Mr. Theodore Thomas who moved in 1996
to Union
County following
his retirement, and who
is involved with historical research and preservation, called to tell
me that
Adam Poole Vandiver was his great, great grandfather. Ted Thomas, as he
is
better known, was delighted to read an account of his ancestor’s
notable
exploits. Readers of “The Sentinel” will
recall an article on May
6, 2004 about the restored turbine from the old Souther Mill
of
Choestoe having been donated to the Union County Historical Society in
memory
of Ted’s mother, Frances Rosanna Vandiver Thomas. His
grandmother was Rhoda Lucinda Souther
(1853-1947) who married John Floyd Edward Vandiver (1849-1923). Rhoda Lucinda was the daughter of John
Souther (1803-1889) and Mary “Polly” Combs Souther (1807-1894).
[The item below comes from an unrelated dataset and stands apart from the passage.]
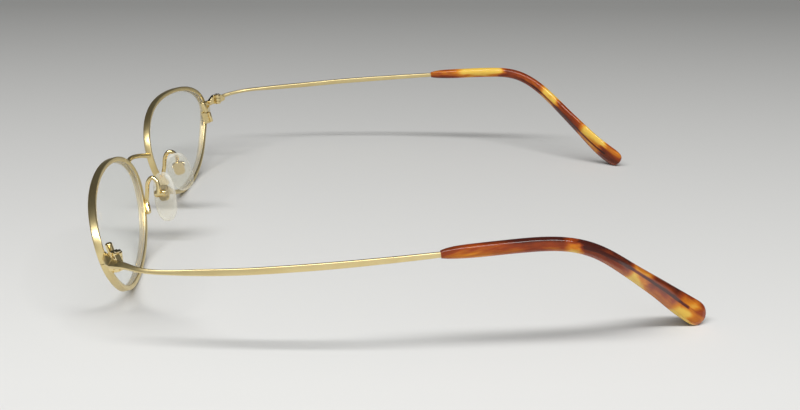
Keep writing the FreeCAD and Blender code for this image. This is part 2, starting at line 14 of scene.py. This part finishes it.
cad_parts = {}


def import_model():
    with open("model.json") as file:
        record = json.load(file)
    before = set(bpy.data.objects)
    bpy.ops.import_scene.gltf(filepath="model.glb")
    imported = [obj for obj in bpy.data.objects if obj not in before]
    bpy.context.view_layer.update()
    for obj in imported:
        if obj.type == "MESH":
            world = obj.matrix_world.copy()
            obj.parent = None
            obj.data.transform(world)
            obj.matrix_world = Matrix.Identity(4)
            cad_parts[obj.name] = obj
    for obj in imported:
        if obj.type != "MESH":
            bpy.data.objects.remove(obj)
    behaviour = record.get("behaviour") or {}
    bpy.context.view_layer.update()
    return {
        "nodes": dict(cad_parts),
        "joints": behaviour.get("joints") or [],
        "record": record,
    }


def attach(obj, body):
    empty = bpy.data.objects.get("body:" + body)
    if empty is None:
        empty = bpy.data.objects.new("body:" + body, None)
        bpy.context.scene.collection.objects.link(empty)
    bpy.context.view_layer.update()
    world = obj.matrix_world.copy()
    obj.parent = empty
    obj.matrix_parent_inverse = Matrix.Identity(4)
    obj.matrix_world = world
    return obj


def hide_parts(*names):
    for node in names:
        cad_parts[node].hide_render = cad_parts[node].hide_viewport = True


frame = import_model()

# ---- driving dimensions, millimetres -----------------------------------------------
MM = 0.001
HINGE_Y = 8.8
PLACE_Y = frame["joints"][0]["pos_m"][1] / MM - HINGE_Y      # bridge datum to the frame

LENS_HALF_WIDTH = 26.0
LENS_HALF_HEIGHT = 13.0
OVAL_TERMS = {2: (-0.05, 0.01), 3: (0.02, 0.05), 4: (0.0, 0.01)}
LENS_CENTRE = Vector((32.6, 0.0, 14.50))
BASE_CURVE_RADIUS = 125.0
FACE_WRAP = 5.4
FACE_TILT = 13.0
RIM_WIDTH = 1.2
RIM_DEPTH = 1.8
RIM_EDGE = 0.28
GROOVE_HALF = 0.5
GROOVE_DEPTH = 0.45
RIM_SPLIT = 0.12
LOCK_SPLIT = 16.2
RIM_STATIONS = 220
LENS_THICKNESS = 1.5
EDGE_START = 0.991           # share of the lens where its ground edge starts to show
LENS_GAP = 0.03

BRIDGE_RADIUS = 0.59
BRIDGE_ROOT = Vector((7.7, -0.9, 17.9))
BRIDGE_TOP = Vector((0.0, -3.9, 19.5))
BRIDGE_BOW = 1.8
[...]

It was John Souther’s brother, Jesse William
Souther, who built Souther Mill on Cane Creek, Choestoe, in 1848. The mill operated for almost 100 years.
John Floyd Edward Vandiver, Rhoda
Lucinda Souther’s husband, was a son of George Vandyman Vandiver
(1812-1910)
and Frances Wheeler Vandiver (1816-1915).
George was the second child of the famed Adam Poole Vandiver
(1788-1877)
and his first wife, Martha Whiting Vandiver (1794-1840).
John Paul Souther of Gainesville,
Georgia,
whose grandfather, Jesse William Souther founded the mill, and whose
father,
Jeptha, continued the milling tradition, and Ted Thomas are combining
their
historical interests and expertise to plan a marker placement at the
location
of the Souther Mill. The historical
program is set for Saturday,
April 30, 2005. Please
watch for further announcements about this observation.
Rhoda Lucinda Souther was the twelfth
and youngest child of John and Mary “Polly” Combs Souther.
Her parents had purchased and settled about
1836 on four lots where the New Liberty
Baptist Church is located
today. In fact, Rhoda’s father gave land
at the intersection of the four lots to build the church and cemetery. Both her parents were born in Wilkes County, NC,
but had migrated to Rush County, Indiana before deciding to move to the
Choestoe District of Union County, Georgia.
Just how Rhoda and John Floyd Edward
Vandiver met is not known to this writer.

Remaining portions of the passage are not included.